Die Geschichte enthält so viele "westliche Elemente", dass nichts darauf hin zu deuten scheint, dass diese Geschichte unbedingt in Japan spielen muss und ich mich zunächst gewundert habe, wie "unjapanisch" dieser Roman, abgesehen von den Namen der Figuren, doch ist.



Fangen wir beispielsweise bei der Musik an: Kafka hört immer wieder Duke Ellington, Prince, Led Zeppelin, die Beatles (vgl. S. 50, S. 78) oder Radiohead (vgl. S. 497 Alles Bands, die so gar nicht aus Japan kommen. Bands, die uns allen ein Begriff sind, die uns in nicht fremd erscheinen, die wir - oder zumindest ich - in Japan nicht erwarten würdenOshima hört mit Vorliebe klassische Musik, bekanntermaßen am liebsten beim Autofahren.

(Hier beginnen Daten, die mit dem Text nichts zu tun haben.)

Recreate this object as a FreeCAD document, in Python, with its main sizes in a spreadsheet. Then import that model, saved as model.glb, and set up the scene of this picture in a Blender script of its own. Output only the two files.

Er spricht von Komponisten wie Beethoven, Schumann oder Schubert.
Und auch Hoshino lernt im Laufe der Geschichte europäische Musik zu schätzen, in einem Café genießt er zum Beispiel, das "erste Cello-Konzert" von Haydn zu hören, seine Vorliebe gilt schließlich aber dem "Erzherzog-Trio" von Beethoven (vgl. S. 441, 443).


Auch die Autos der Figuren sind nur zum Teil japanische Fabrikate, ein deutsches Autos ist zum Beispiel zu finden, ein BMW (vgl. S.110). Des weiteren trinken die Figuren nicht unbedingt den für Japan typischen Tee, sondern auch mal - wie Sakura - "Nescafé" und manche Personen sehen auch schon mal aus, bzw. nennen sich "wie der von Fried Chicken" (S. 355), nämlich "Colonel Sanders".

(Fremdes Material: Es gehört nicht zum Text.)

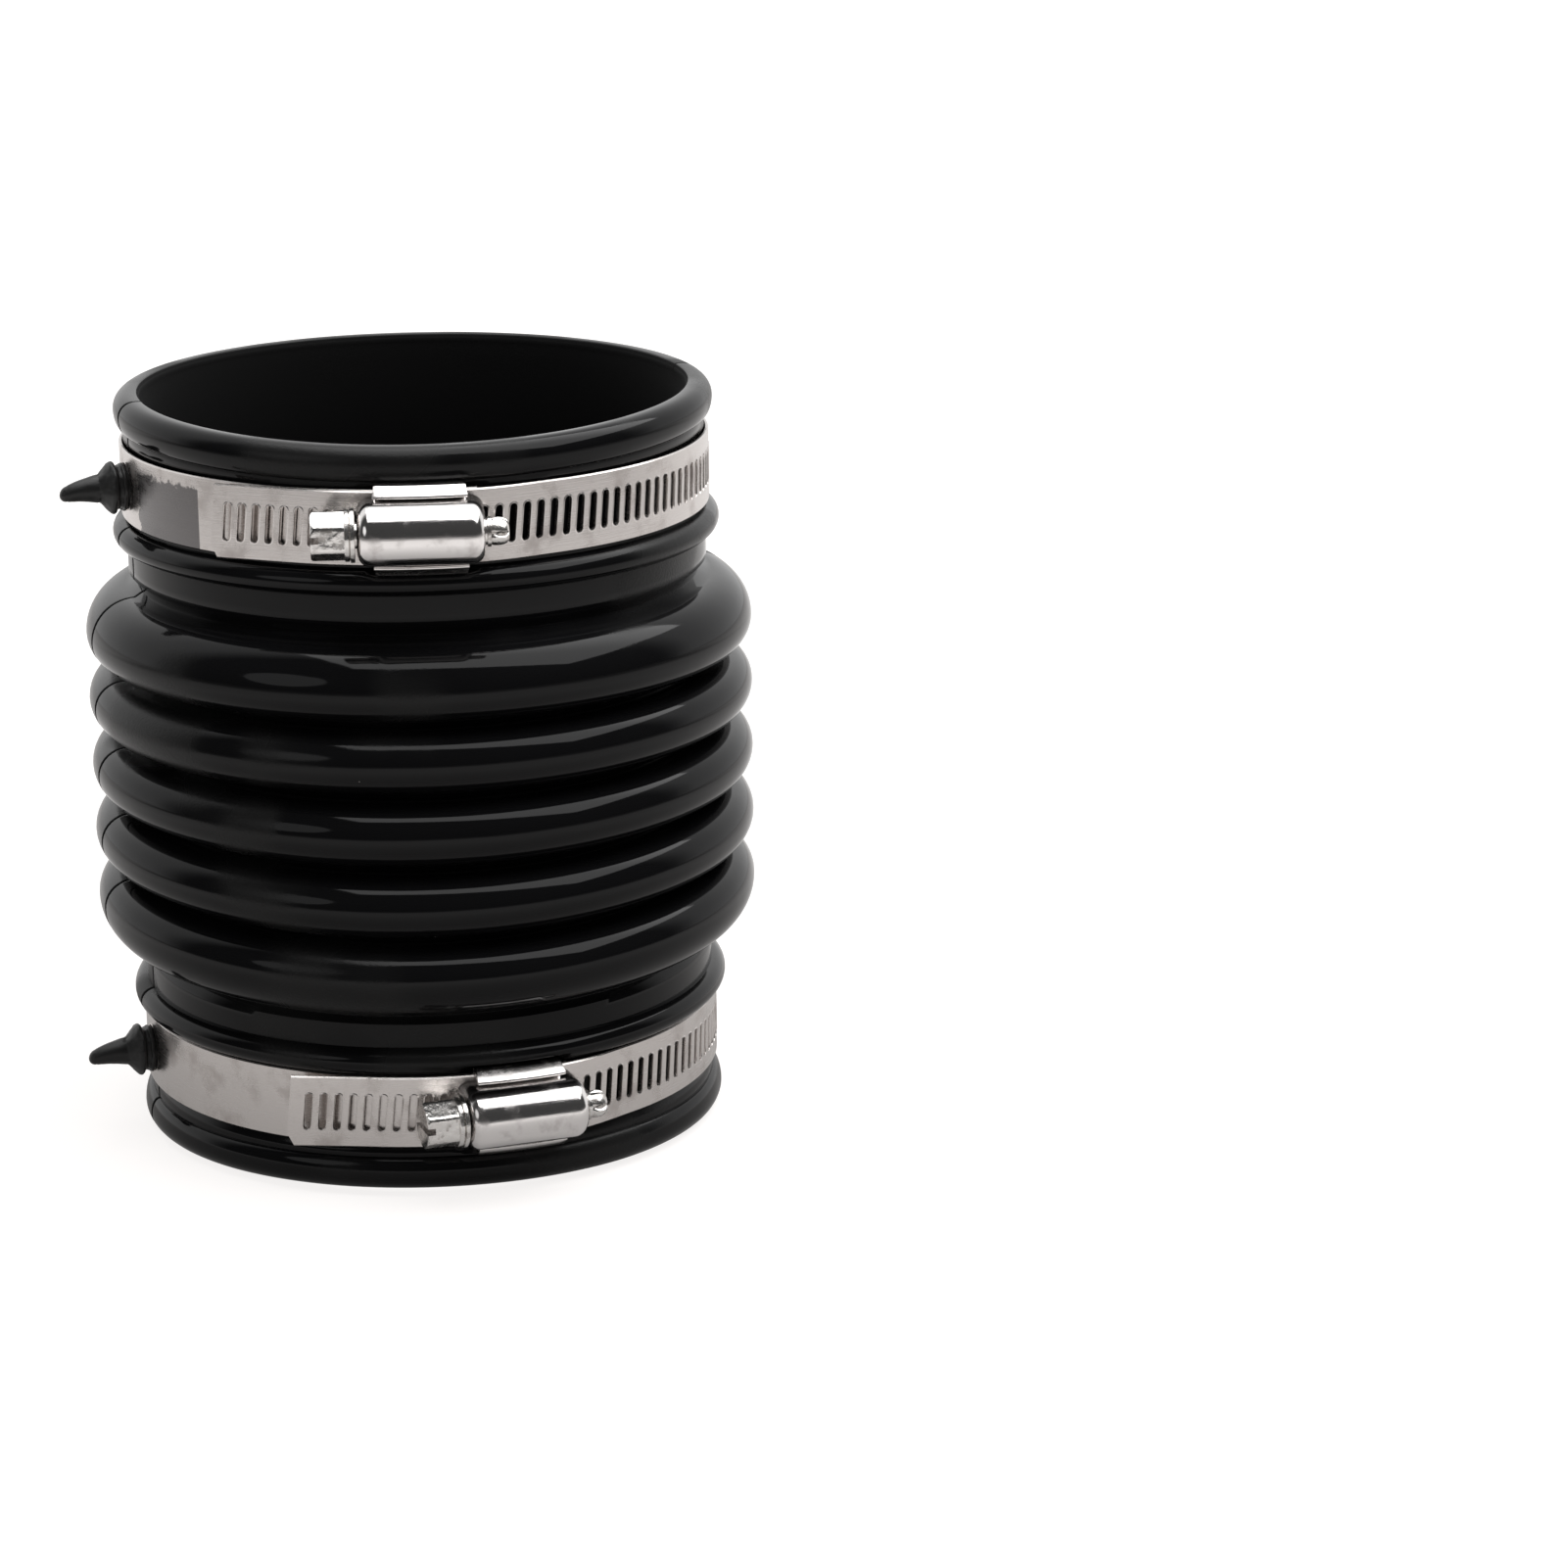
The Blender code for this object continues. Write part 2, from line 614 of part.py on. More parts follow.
def add_worm(bm):
    """Skin the thread; past the last column a row goes on as the row one turn up."""
    rows = worm_rows()
    a_turn_up = len(thread_shape())
    grid = []
    for row in rows:
        grid.append([
            bm.verts.new(column_direction(i) * radius + Vector((0, along, 0)))
            for i, (along, radius) in enumerate(row)
        ])
    last = len(rows) - 1
    for i in range(last):
        for j in range(SCREW_SIDES):
            wraps = j + 1 == SCREW_SIDES
            k = 0 if wraps else j + 1
            here = min(i + a_turn_up, last) if wraps else i
            quad = [grid[i][j], grid[here][k], grid[min(here + 1, last)][k], grid[i + 1][j]]
            if len(set(quad)) == 4:
                bm.faces.new(quad)


def add_turned(bm, stations, cap):
    """Skin rings of (along, radius of a column), and cap the ring at one end."""
    grid = []
    for along, radius in stations:
        grid.append([
            bm.verts.new(column_direction(j) * radius(j) + Vector((0, along, 0)))
            for j in range(SCREW_SIDES)
        ])
    for ring, following in zip(grid, grid[1:]):
        for j in range(SCREW_SIDES):
            k = (j + 1) % SCREW_SIDES
            bm.faces.new((ring[j], ring[k], following[k], following[j]))
    bm.faces.new(grid[cap])


def round_section(radius):
    """A round ring's radius, the same at every column."""
    return lambda column: radius


def hex_section(inset):
    """A hexagonal ring's radius at each column, with corners at every third one."""
    def radius(column):
        off_flat = math.radians((360 * column / SCREW_SIDES) % 60 - 30)
        to_corner = (HEX_ACROSS_FLATS / 2) / math.cos(math.radians(30))
        return min(HEX_ACROSS_FLATS / 2 / math.cos(off_flat), to_corner - inset)
    return radius


def head_stations():
    """The screw from its worm to the driven end: journal, flange and hexagon."""
    worm = -WORM_LENGTH / 2
    flange = -HOUSING_LENGTH / 2 - RUNNING_GAP
    hexagon = flange - SCREW_FLANGE_LENGTH
    end = hexagon - HEX_LENGTH
    return [
        (worm, round_section(WORM_ROOT_RADIUS)),
        (worm, round_section(JOURNAL_RADIUS)),
        (flange, round_section(JOURNAL_RADIUS)),
        (flange, round_section(SCREW_FLANGE_RADIUS)),
        (hexagon, round_section(SCREW_FLANGE_RADIUS)),
        (hexagon, hex_section(0)),
        (end + HEX_CHAMFER / 2, hex_section(0)),
        (end, hex_section(HEX_CHAMFER)),
    ]


def nose_stations():
    """The screw from its worm to the free end: journal, ring and cone."""
    worm = WORM_LENGTH / 2
    ring = HOUSING_LENGTH / 2 + RUNNING_GAP
    cone = ring + NOSE_RING_LENGTH
    return [
        (worm, round_section(WORM_ROOT_RADIUS)),
        (worm, round_section(JOURNAL_RADIUS)),
        (ring, round_section(JOURNAL_RADIUS)),
        (ring, round_section(NOSE_RADIUS)),
        (cone, round_section(NOSE_RADIUS)),
        (cone + NOSE_CONE_LENGTH, round_section(NOSE_TIP_RADIUS)),
    ]


def make_screw(name, place, material):
    """The worm screw, with its origin on its own axis at the middle of the housing."""
    bm = bmesh.new()
    add_worm(bm)
    add_turned(bm, head_stations(), -1)
    add_turned(bm, nose_stations(), -1)
    bmesh.ops.remove_doubles(bm, verts=bm.verts, dist=MERGE)
    bmesh.ops.dissolve_degenerate(bm, edges=bm.edges, dist=MERGE)
    bmesh.ops.recalc_face_normals(bm, faces=bm.faces)
    screw = add_object(name + "_clamp_screw", bm, material)
    seat = place @ Matrix.Translation((SCREW_AXIS_RADIUS, 0, 0))
    combine(screw, hidden(name + "_drive_slot", drive_slot(), seat), "DIFFERENCE")
    screw.matrix_world = seat
    smooth(screw, 30)
    return screw


def drive_slot():
    """The cutter for the screwdriver slot across the hexagon's end."""
    end = -HOUSING_LENGTH / 2 - RUNNING_GAP - SCREW_FLANGE_LENGTH - HEX_LENGTH
    half = DRIVE_SLOT_WIDTH / 2
    corners = rectangle(-HEX_ACROSS_FLATS, HEX_ACROSS_FLATS, -half, half)
    stations = (end - half, end + DRIVE_SLOT_DEPTH)
    return loft([[(x, along, z) for x, z in corners] for along in stations])


def make_clamp(name, azimuth, end, slip, tail_length, finishes):
    """One worm-drive clamp: band, saddle, housing and screw."""
    place = clamp_place(azimuth, clamp_height(end, slip))
    make_band(name, place, azimuth, tail_length, finishes["band"])
    make_saddle(name, place, finishes["saddle"])
    make_housing(name, place, finishes["housing"])
    make_screw(name, place, finishes["screw"])


def main():
    """Build the hose and both clamps."""
    clear_scene()
    finishes = {
        "band": finish(*BAND_STEEL),
        "saddle": finish(*SADDLE_STEEL),
        "housing": finish(*HOUSING_STEEL),
        "screw": finish(*SCREW_STEEL),
    }
    make_hose(finish(*RUBBER))
    for clamp in CLAMPS:
        make_clamp(*clamp, finishes)


main()
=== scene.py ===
"""Looks for the air intake bellows hose and its two worm-drive clamps.

All sizes are in metres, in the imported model's frame: the hose's axis is world Z and its lower
rim stands at z = 0. A clamp is drawn with its housing's middle at azimuth 0 and height 0, and
is then turned and raised into its place inside its meshes.
"""

import json
import logging
import math
from dataclasses import dataclass, field
from enum import Enum
from typing import Any, Callable, Iterable, Optional, Sequence

import bmesh
import bpy
from mathutils import Matrix, Vector, noise


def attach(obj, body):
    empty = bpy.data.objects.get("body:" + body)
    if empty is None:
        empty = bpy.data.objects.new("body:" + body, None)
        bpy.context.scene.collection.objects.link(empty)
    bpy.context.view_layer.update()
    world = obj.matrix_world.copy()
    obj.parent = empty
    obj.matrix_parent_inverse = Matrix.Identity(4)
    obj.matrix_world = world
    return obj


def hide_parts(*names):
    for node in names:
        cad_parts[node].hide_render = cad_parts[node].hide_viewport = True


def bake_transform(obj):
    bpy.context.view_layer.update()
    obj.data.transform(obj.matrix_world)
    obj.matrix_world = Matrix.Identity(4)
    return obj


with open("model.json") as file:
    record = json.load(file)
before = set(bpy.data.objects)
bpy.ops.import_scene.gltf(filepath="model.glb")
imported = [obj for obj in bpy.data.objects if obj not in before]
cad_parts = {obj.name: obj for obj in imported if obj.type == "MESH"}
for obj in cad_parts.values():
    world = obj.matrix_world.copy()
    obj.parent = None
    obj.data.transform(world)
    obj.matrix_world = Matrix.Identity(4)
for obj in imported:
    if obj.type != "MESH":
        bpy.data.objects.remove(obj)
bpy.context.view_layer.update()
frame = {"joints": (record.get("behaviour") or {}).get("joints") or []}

MERGE = 1e-6
FULL_TURN = math.tau

Point2 = tuple[float, float]
Colour = tuple[float, float, float]
Station = tuple[float, Callable[[int], float]]

logging.basicConfig(level=logging.INFO, format="%(message)s")
log = logging.getLogger("intake_hose")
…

Die allseits bekannte Tupperware ( S. 166) darf da natürlich ebenso wenig fehlen wie der gute, alte Whiskey "Johnny Walker". Auch wenn er hier eine vollkommen andere Funktion, als die eines Getränkes besitzt und mehr ein Deckname ist.

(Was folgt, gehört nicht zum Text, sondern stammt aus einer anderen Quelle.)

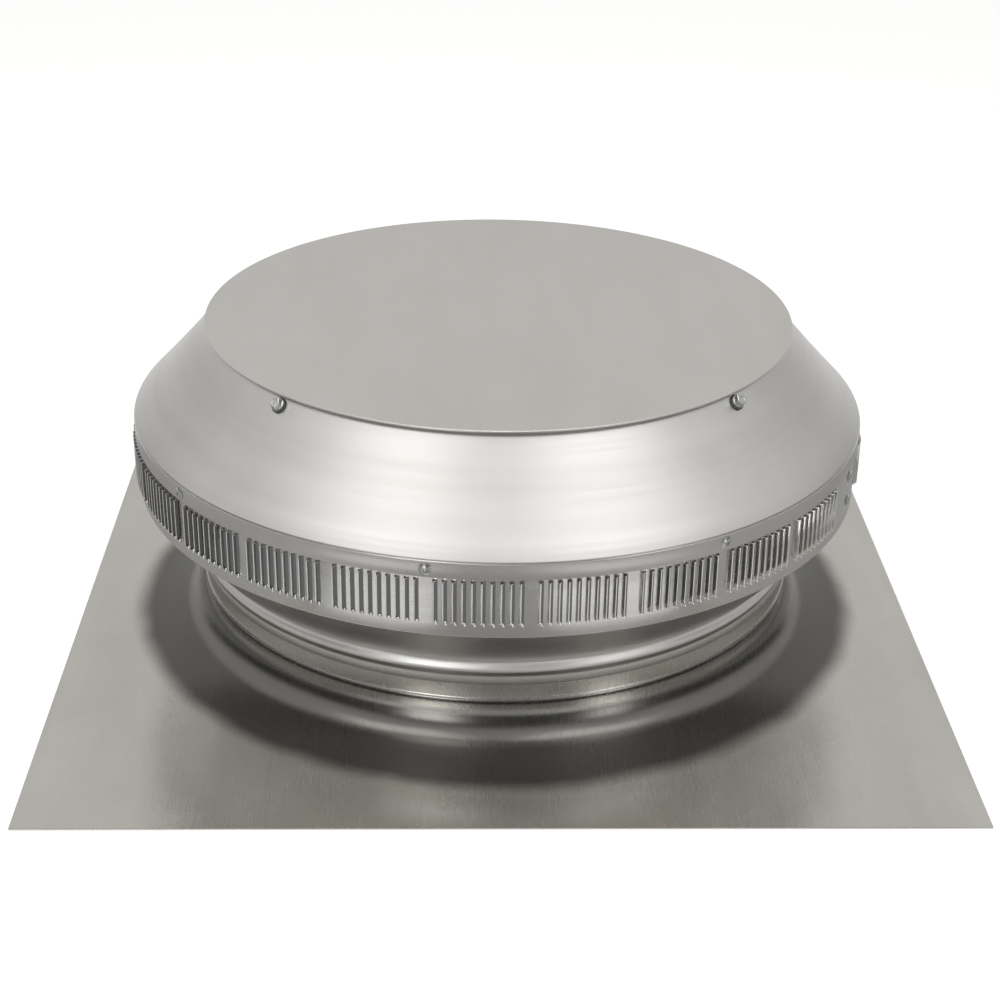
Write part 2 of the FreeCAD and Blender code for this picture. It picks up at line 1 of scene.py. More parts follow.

Gegen Ende des Buches schaut Kafka Fernseh und sieht dabei nicht - wie man vielleicht eher erwarten würde - eine in unseren Augen für Japan typische Serie wie Takeshis Castle oder ähnliches sondern "die Trapp Familie" (Vgl. S. 571), die dann auch noch "Edelweiß" singt.



Kafka beschreibt diesen Film als einen der wenigen Filme seiner Kindheit (S. 571), der ihn außerdem "fesselt". Außerdem spricht er von dem Film "Sie küssten und sie schlugen sich" von Francois Truffaut, ebenfalls kein Film, von dem man erwarten würde, dass er sich in Japan großer Bekanntschaft erfreut.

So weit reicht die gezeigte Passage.